Since the end of the Second World War, Japan has been celebrating Christmas big time that it has since became the biggest rival to the Christian West when it comes to celebrating a Santa – oriented Christmas. Japan’s official Santa Claus, or the officially sanctioned designated Santa Claus impersonator, has garnered accolades over the years as the “Gold Standard” of authenticity in Santa Claus impersonation. Given that the Japanese take traditions very seriously, Santa Claus more or less had become an established Japanese tradition during the Yuletide Season.

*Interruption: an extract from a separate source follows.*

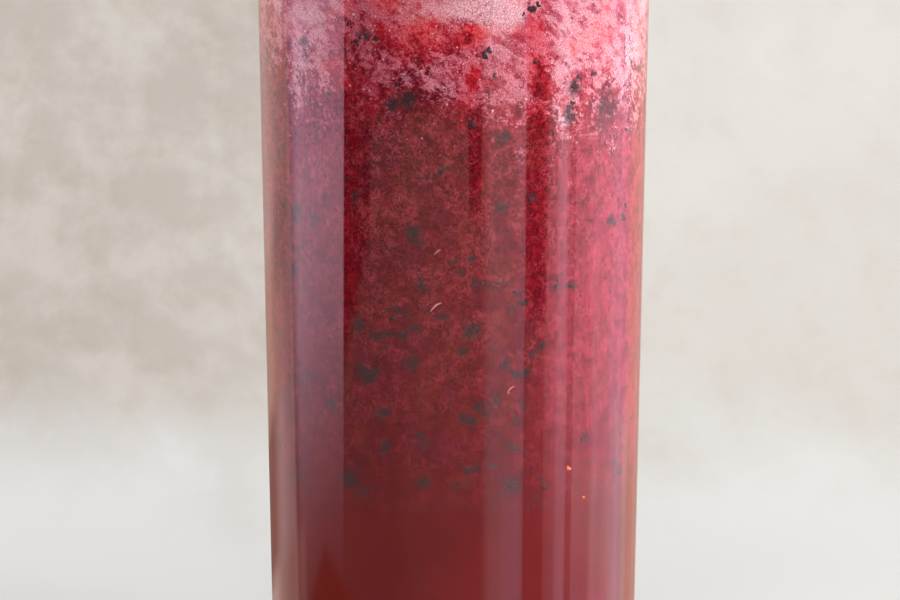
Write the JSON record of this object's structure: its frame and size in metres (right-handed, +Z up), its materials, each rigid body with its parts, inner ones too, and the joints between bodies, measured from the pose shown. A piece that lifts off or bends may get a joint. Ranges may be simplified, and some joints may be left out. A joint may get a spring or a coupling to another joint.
{
  "type": "glass of layered berry lemonade",
  "caption": "Tall clear tapered drinking glass filled with red berry lemonade: clear juice at the bottom, seedy pulp above it and pink froth on top.",
  "frame": {"origin": "centre of the underside of the glass, on the surface it stands on", "axes": "+Z up along the glass, +Y away from the viewer, +X to the viewer's right"},
  "size_m": [0.0682, 0.0682, 0.15],
  "materials": {
    "glass": "clear, polished",
    "juice": "clear deep red liquid",
    "pulp": "cloudy crimson liquid full of fine pulp and dark seeds",
    "foam": "pale pink froth with fine bubbles and red pulp"
  },
  "bodies": {
    "root": {"glass": "glass", "juice": "juice", "pulp": "pulp", "foam": "foam"}
  },
  "joints": []
}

Before the Thomas Nast – style Santa Claus was embraced by the Japanese, Japan’s traditional gift-giver used to be an enchanted pig that came down from the mountains during winter time. The resemblance to the jolly bearded fat man in a jolly red suit might only be a coincidence, but the “Japanese Santa Claus” has since traditionally been served with roast pork and rice pudding – the now established traditional Japanese Christmas dinner – as opposed to the Christian West’s traditional milk and cookies treat for Santa doing his rounds. The World Santa Congress it seems not only establishes and maintains professionalism in Santa Claus impersonation but also the idiosyncrasies of various Santa Claus traditions in other parts of the world. Even those who haven't exactly pledged allegiance to Western Christianity.